TASK DIRECTIONS — Exactly and only the lines from the one containing "bottom_cover();" through the one containing "bpy.data.objects.remove(obj)" are to be repeated, both ends included.

COLLECTED MATERIAL —
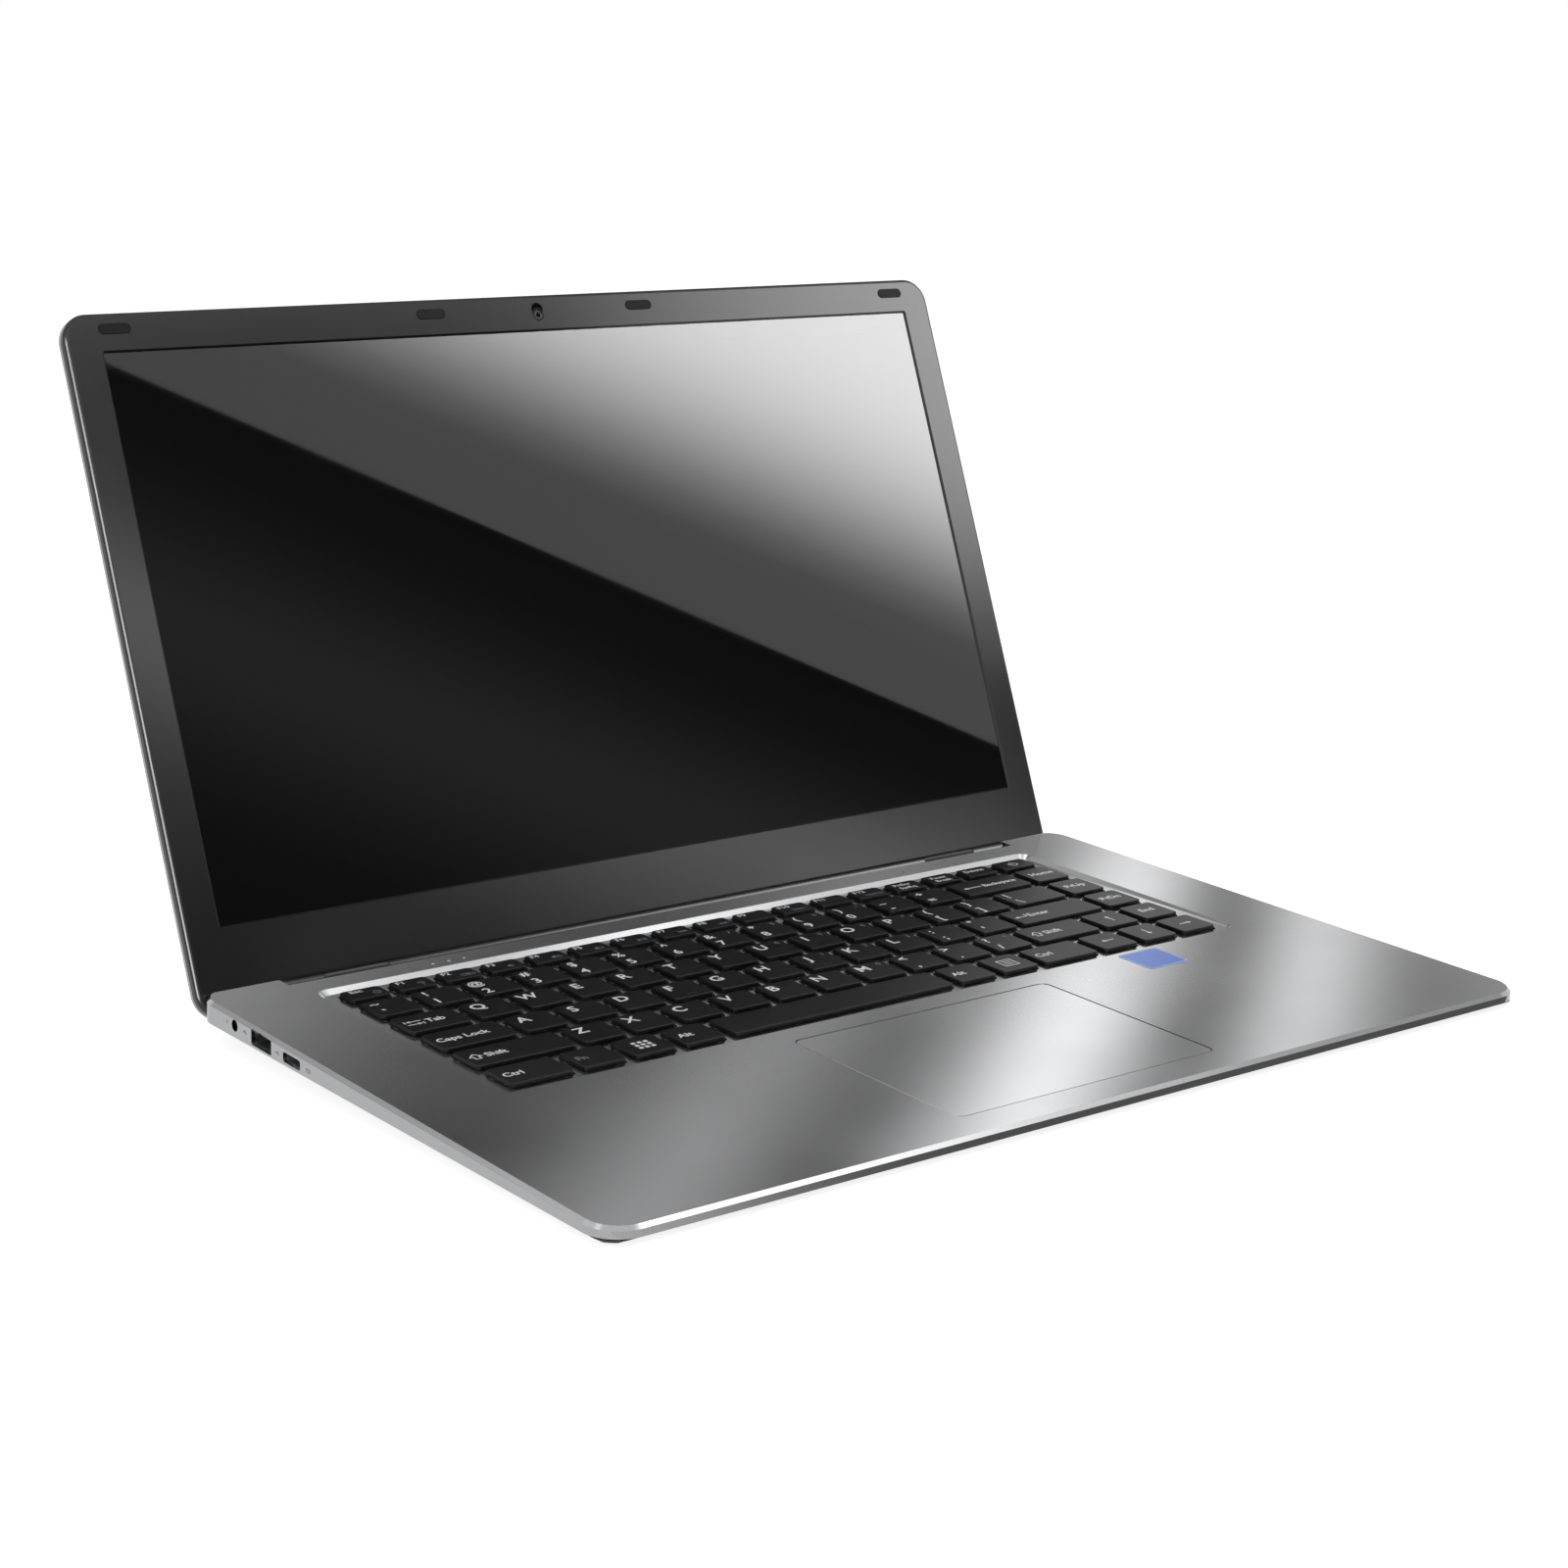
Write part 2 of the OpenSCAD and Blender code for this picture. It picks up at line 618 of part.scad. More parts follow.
module cap(k) translate([k[0] + k[2] / 2, row_y(k[1]), 0]) difference() {
  translate([0, 0, key_rise])
    slab(k[2], row_d(k[1]), key_rise + key_skirt, key_r, key_bevel, key_bevel);
  translate([0, key_wall, -1]) linear_extrude(1 + key_rise - key_wall)
    plan(k[2] - 2 * key_wall, row_d(k[1]) - 2 * key_wall, key_r - key_wall);
}

module caps(keys) color(black) on_keys() for (k = keys) cap(k);

module touchpad() color("#8a8b8e") on_deck() translate([0, pad_y, -pad_sink]) {
  slab(pad_w, pad_d, pad_t, pad_r, 0.15, 0.15);
  translate([0, pad_d - 6, -pad_t - 0.3]) linear_extrude(0.3) plan(pad_w - 20, 4, 1);
}

module touchpad_bracket() color(steel) on_deck() {
  translate([0, pad_y, -bracket_z - 0.5]) linear_extrude(0.5) plan(pad_w + 8, pad_d, 2);
  for (s = [-1, 1])
    translate([s * (pad_w / 2 + 2.5) - 1, pad_y + 4, -bracket_z])
      cube([2, pad_d - 8, bracket_z - deck_t - 0.05]);
}

module battery() color(black) world()
  for (i = [-1 : 1])
    translate([i * (battery_w + 2), battery_y, inner_z + 0.1 + battery_t])
      slab(battery_w, battery_d, battery_t, 2, 0.8, 0.8);

module speakers() color(black) world()
  for (s = [-1, 1])
    translate([s * (side_x - 30 - speaker_w / 2), speaker_y, inner_z + 0.1 + speaker_t])
      slab(speaker_w, speaker_d, speaker_t, 3, 0.5, 0.5);

// Main circuit board with its larger chips
module main_board() color(green) on_deck() {
  translate([0, 0, -board_z - board_t]) linear_extrude(board_t) {
    translate([-board_left, board_y]) square([1.6 * board_left, board_d]);
    translate([-side_x + 8, base_d - hdmi_y - 12])
      square([side_x - 7 - board_left, board_rear - base_d + hdmi_y + 12]);
  }
  for (i = [0, 1])
    translate([spreader_x + (i - 0.75) * 1.6 * chip_w, spreader_y + (spreader_d - chip_d) / 2, -board_z])
      cube([chip_w, chip_d, chip_h]);
}

module heat_spreader() color("#b5764a") on_deck()
  translate([0, 0, chip_h + 0.05 - board_z]) linear_extrude(spreader_t) {
    translate([spreader_x - spreader_w / 2, spreader_y]) square([spreader_w, spreader_d]);
    translate([spreader_x, spreader_y + spreader_d / 3]) square([spreader_w / 2 + 30, spreader_d / 4]);
  }

module card(x, w) translate([x, board_y + 4, -board_z]) {
  translate([0, 0, chip_h]) cube([w, card_d, spreader_t]);
  translate([0, 1, 0.05]) cube([5, card_d - 2, chip_h]);
  for (i = [0 : 2])
    translate([8 + i * (w - 10) / 3, 3, chip_h + spreader_t]) cube([(w - 20) / 3, card_d - 6, 0.4]);
}

module ssd_card() color(green) on_deck() card(-board_left + 4, ssd_w);

module wifi_card() color(green) on_deck() card(-board_left + ssd_w + 10, wifi_w);

module io_board() color(green) on_deck()
  translate([side_x - 8 - io_w, board_rear - io_d, -board_z - board_t]) cube([io_w, io_d, board_t]);

// Stamped metal shell of a socket, open at its mouth
module socket(w, h, r, length) difference() {
  side_plug(w - 2 * port_fit + 2 * port_wall, h - 2 * port_fit + 2 * port_wall, r + port_wall,
    -shell_t - port_fit - length, -shell_t - port_fit);
  side_plug(w - 2 * port_fit, h - 2 * port_fit, r, port_wall - shell_t - port_fit - length, 1);
}

module usb_ports() color(steel) on_deck() for (s = [-1, 1])
  at_side(s, usb_y, port_z) {
    socket(usb_w, usb_h, 0.5, usb_l);
    translate([-shell_t - usb_l + 0.1, -5.5, 0.1]) cube([usb_l - 2, 11, 1.9]);
  }

module hdmi_port() color(steel) on_deck() at_side(-1, hdmi_y, hdmi_z) {
  socket(hdmi_w, hdmi_h, 1, hdmi_l);
  translate([-shell_t - hdmi_l + 0.1, -4, -0.3]) cube([hdmi_l - 1.5, 8, 0.6]);
}

module power_jack() color(black) on_deck() at_side(-1, power_y, jack_z) difference() {
  translate([-shell_t - port_fit - power_l - 1.5, -jack_w / 2, -2.8])
    cube([power_l + 1.5, jack_w, 2.8 + jack_top]);
  side_bore(power_r, -shell_t - port_fit - power_l, 1);
}

module audio_jack() color(black) on_deck() at_side(1, audio_y, audio_z) difference() {
  translate([-shell_t - port_fit - audio_l - 1.5, -jack_w / 2, -2.6])
    cube([audio_l + 1.5, jack_w, 3 + jack_top]);
  side_bore(audio_r, -shell_t - port_fit - audio_l, 1);
}

module card_slot() color(steel) on_deck() at_side(1, card_y, card_z) difference() {
  side_plug(card_w + 1.4, card_h + 0.8, 0.5, -shell_t - card_l, -shell_t - port_fit);
  side_plug(card_w, card_h, 0.3, 0.5 - shell_t - card_l, 1);
}

module status_lights() color("#e8e8e0") on_deck() {
  for (x = light_xs)
    translate([x, light_y, -deck_t - 0.6]) cylinder(h = deck_t + 0.55, r = 0.6);
  at_side(-1, side_light[0], side_light[1]) side_bore(0.5, -shell_t - 1, -0.05);
}

// Fixed halves of the two hinges: a knuckle on a bent leaf
module hinge_brackets() color(black) on_deck() for (s = [-1, 1])
  translate([s * knuckle_x - knuckle_w / 2, 0, 0]) difference() {
    union() {
      translate([0, hinge_y, -hinge_r]) rotate([0, 90, 0]) cylinder(h = knuckle_w, r = barrel_r);
      translate([0, bracket_y, -hinge_r - leaf_t / 2]) cube([knuckle_w, hinge_y - bracket_y, leaf_t]);
      translate([0, bracket_y, -board_z + 0.05]) cube([knuckle_w, leaf_t, board_z - hinge_r]);
      translate([0, bracket_y - 15.5, -board_z + 0.05]) cube([knuckle_w, 16, leaf_t - 0.1]);
    }
    translate([-cut, hinge_y, -hinge_r]) rotate([0, 90, 0])
      cylinder(h = knuckle_w + 2 * cut, r = pin_r + pin_clear);
  }

// Upright plate in the lid's frame, its lower edge at the lid's lower edge.
// Its bevelled face looks forward at b, or backward at b.
module front_plate(w, h, t, r, bevel_in, bevel_down, b) translate([0, b, -lid_drop])
  rotate([90, 0, 0]) slab(w, h, t, r, bevel_in, bevel_down);

module rear_plate(w, h, t, r, bevel_in, bevel_down, b) translate([0, b, -lid_drop])
  rotate([90, 0, 0]) mirror([0, 0, 1]) slab(w, h, t, r, bevel_in, bevel_down);

// Upright bar between two depths b0 and b1
module lid_bar(w, h, r, q, b0, b1) translate([0, b1, q]) rotate([90, 0, 0])
  linear_extrude(b1 - b0) plan(w, h, r);

module screen_bezel() color(black) on_lid() difference() {
  front_plate(lid_w, lid_h, rim_b - 0.05 - face_b, lid_corner_r, lid_edge, lid_edge, face_b);
  translate([0, 0, 1.5]) lid_bar(lid_w - 3, lid_h - 3, lid_corner_r - 1.5, -lid_drop,
    face_b + face_t, back_b);
  lid_bar(screen_w, screen_h, 0.3, screen_y, 0, back_b);
  translate([0, face_b + screen_bevel, screen_y - screen_bevel]) rotate([90, 0, 0])
    mirror([0, 0, 1]) slab(screen_w + 2 * screen_bevel, screen_h + 2 * screen_bevel,
      screen_bevel + cut, screen_bevel + 0.3, screen_bevel, screen_bevel);
  for (s = [-1, 1], e = [-1, 1])
    translate([arm_x(s, e) - arm_w / 2 - 0.1, 0, -leaf_t / 2 - 0.1])
      cube([arm_w + 0.2, back_b, leaf_t + 0.2]);
  translate([0, 0, camera_q]) rotate([-90, 0, 0]) cylinder(h = back_b, r = camera_r + 0.05);
  for (x = [-bumper_x2, -bumper_x1, bumper_x1, bumper_x2])
    translate([x, 0, 0])
      lid_bar(bumper_w + 0.1, bumper_h + 0.1, bumper_h / 2, camera_q - bumper_h / 2 - 0.05,
        face_b - 1, face_b + 0.4);
}

module lid_cover() color(silver) on_lid() difference() {
  rear_plate(lid_w, lid_h, cover_rim, lid_corner_r, lid_edge, lid_edge, back_b);
  translate([0, 0, 1.5]) lid_bar(lid_w - 3, lid_h - 3, lid_corner_r - 1.5, -lid_drop, 0, shell_b);
}

// Display module: bright sheet with its frame and its driver strip below
module display_panel() color("#101216") on_lid() {
  lid_bar(screen_w + 2 * panel_lap, screen_h + 2 * panel_lap, 0.5, screen_y - panel_lap,
    screen_b + 0.02, screen_b + panel_t);
}

module hinge_arms() color(black) on_lid() for (s = [-1, 1]) {
  riser_b = screen_b + 0.3;
  for (e = [-1, 1])
    translate([arm_x(s, e) - arm_w / 2, 0, 0]) {
      rotate([0, 90, 0]) cylinder(h = arm_w, r = barrel_r);
      translate([0, 0, -leaf_t / 2]) cube([arm_w, riser_b + leaf_t, leaf_t]);
      translate([0, riser_b, -leaf_t / 2]) cube([arm_w, leaf_t, 19]);
    }
  translate([s * knuckle_x - knuckle_w / 2 - side_play - arm_w, riser_b, 7])
    cube([knuckle_w + 2 * side_play + 2 * arm_w, leaf_t, 11]);
  translate([s * knuckle_x - knuckle_w / 2 - side_play - 1, 0, 0])
    rotate([0, 90, 0]) cylinder(h = knuckle_w + 2 * side_play + 2, r = pin_r);
}

// Barrel that hides the hinge between and beside the two pairs of arms
module hinge_cover() color(black) on_lid() {
  inner = knuckle_x - knuckle_w / 2 - side_play - arm_w - 0.1;
  outer = knuckle_x + knuckle_w / 2 + side_play + arm_w + 0.1;
  end_x = notch_w / 2 - side_play;
  for (p = [[-end_x, end_x - outer], [-inner, 2 * inner], [outer, end_x - outer]])
    translate([p[0], 0, 0]) {
      rotate([0, 90, 0]) cylinder(h = p[1], r = barrel_r);
      translate([0, 0, -1.2]) cube([p[1], face_b - 0.02, 2.4]);
    }
}

module camera_board() color(green) on_lid() {
  translate([-35, face_b + face_t + 0.15, camera_q - 3]) cube([70, 0.8, 6]);
  translate([-3.5, face_b + face_t + 0.95, camera_q - 3]) cube([7, 1.2, 6]);
}

module camera_lens() color(black) on_lid() translate([0, face_b + face_t, camera_q])
  rotate([90, 0, 0]) cylinder(h = face_t - 0.05, r = camera_r);

module lid_bumpers() color(black) on_lid()
  for (x = [-bumper_x2, -bumper_x1, bumper_x1, bumper_x2])
    translate([x, face_b - bumper_proud, camera_q - bumper_h / 2]) rotate([90, 0, 0])
      slab(bumper_w, bumper_h, bumper_proud + 0.35, bumper_h / 2 - 0.01, 0.15, 0.15);

module function_keys() caps(functions);
module number_keys() caps(numbers);
module q_row_keys() caps(q_row);
module a_row_keys() caps(a_row);
module z_row_keys() caps(z_row);
module esc_key() caps([esc]);
module power_key() caps([power]);
module backspace_key() caps([backspace]);
module home_key() caps([home]);
module tab_key() caps([tab]);
module backslash_key() caps([backslash]);
module page_up_key() caps([page_up]);
module caps_lock_key() caps([caps_lock]);
module enter_key() caps([enter]);
module page_down_key() caps([page_down]);
module left_shift_key() caps([left_shift]);
module right_shift_key() caps([right_shift]);
module up_key() caps([up]);
module end_key() caps([end]);
module left_ctrl_key() caps([left_ctrl]);
module fn_key() caps([left_group[0]]);
module start_key() caps([left_group[1]]);
module left_alt_key() caps([left_group[2]]);
module space_key() caps([space]);
module right_alt_key() caps([right_group[0]]);
module menu_key() caps([right_group[1]]);
module right_ctrl_key() caps([right_ctrl]);
module left_key() caps([arrows[0]]);
module down_key() caps([arrows[1]]);
module right_key() caps([right]);

bottom_cover();
top_case();
keyboard_plate();
dome_sheet();
touchpad_bracket();
battery();
main_board();
heat_spreader();
ssd_card();
wifi_card();
speakers();
power_jack();
usb_ports();
hdmi_port();
audio_jack();
card_slot();
io_board();
rubber_feet();
bottom_screws();
status_lights();
hinge_brackets();
lid_cover();
screen_bezel();
display_panel();
hinge_arms();
hinge_cover();
camera_board();
camera_lens();
lid_bumpers();
touchpad();
function_keys();
number_keys();
q_row_keys();
a_row_keys();
z_row_keys();
esc_key();
power_key();
backspace_key();
home_key();
tab_key();
backslash_key();
page_up_key();
caps_lock_key();
enter_key();
page_down_key();
left_shift_key();
right_shift_key();
up_key();
end_key();
left_ctrl_key();
fn_key();
start_key();
left_alt_key();
space_key();
right_alt_key();
menu_key();
right_ctrl_key();
left_key();
down_key();
right_key();
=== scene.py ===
import json
import math

import bmesh
import bpy
from mathutils import Matrix, Vector


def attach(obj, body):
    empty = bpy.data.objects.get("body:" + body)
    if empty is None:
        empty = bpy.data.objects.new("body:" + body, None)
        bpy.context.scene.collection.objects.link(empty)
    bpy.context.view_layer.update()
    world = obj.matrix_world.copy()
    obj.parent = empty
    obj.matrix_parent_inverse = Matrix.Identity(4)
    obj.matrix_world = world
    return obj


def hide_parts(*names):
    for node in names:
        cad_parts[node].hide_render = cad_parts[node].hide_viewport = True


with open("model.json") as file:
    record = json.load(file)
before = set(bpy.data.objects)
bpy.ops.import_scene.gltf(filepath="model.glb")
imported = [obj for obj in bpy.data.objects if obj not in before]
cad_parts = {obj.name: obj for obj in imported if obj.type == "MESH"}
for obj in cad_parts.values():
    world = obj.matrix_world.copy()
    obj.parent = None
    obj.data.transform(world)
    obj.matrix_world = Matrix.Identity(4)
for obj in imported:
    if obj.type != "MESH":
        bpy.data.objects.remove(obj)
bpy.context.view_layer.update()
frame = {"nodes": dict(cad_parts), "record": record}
nodes = frame["nodes"]
scene = bpy.context.scene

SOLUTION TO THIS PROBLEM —
bottom_cover();
top_case();
keyboard_plate();
dome_sheet();
touchpad_bracket();
battery();
main_board();
heat_spreader();
ssd_card();
wifi_card();
speakers();
power_jack();
usb_ports();
hdmi_port();
audio_jack();
card_slot();
io_board();
rubber_feet();
bottom_screws();
status_lights();
hinge_brackets();
lid_cover();
screen_bezel();
display_panel();
hinge_arms();
hinge_cover();
camera_board();
camera_lens();
lid_bumpers();
touchpad();
function_keys();
number_keys();
q_row_keys();
a_row_keys();
z_row_keys();
esc_key();
power_key();
backspace_key();
home_key();
tab_key();
backslash_key();
page_up_key();
caps_lock_key();
enter_key();
page_down_key();
left_shift_key();
right_shift_key();
up_key();
end_key();
left_ctrl_key();
fn_key();
start_key();
left_alt_key();
space_key();
right_alt_key();
menu_key();
right_ctrl_key();
left_key();
down_key();
right_key();
=== scene.py ===
import json
import math

import bmesh
import bpy
from mathutils import Matrix, Vector


def attach(obj, body):
    empty = bpy.data.objects.get("body:" + body)
    if empty is None:
        empty = bpy.data.objects.new("body:" + body, None)
        bpy.context.scene.collection.objects.link(empty)
    bpy.context.view_layer.update()
    world = obj.matrix_world.copy()
    obj.parent = empty
    obj.matrix_parent_inverse = Matrix.Identity(4)
    obj.matrix_world = world
    return obj


def hide_parts(*names):
    for node in names:
        cad_parts[node].hide_render = cad_parts[node].hide_viewport = True


with open("model.json") as file:
    record = json.load(file)
before = set(bpy.data.objects)
bpy.ops.import_scene.gltf(filepath="model.glb")
imported = [obj for obj in bpy.data.objects if obj not in before]
cad_parts = {obj.name: obj for obj in imported if obj.type == "MESH"}
for obj in cad_parts.values():
    world = obj.matrix_world.copy()
    obj.parent = None
    obj.data.transform(world)
    obj.matrix_world = Matrix.Identity(4)
for obj in imported:
    if obj.type != "MESH":
        bpy.data.objects.remove(obj)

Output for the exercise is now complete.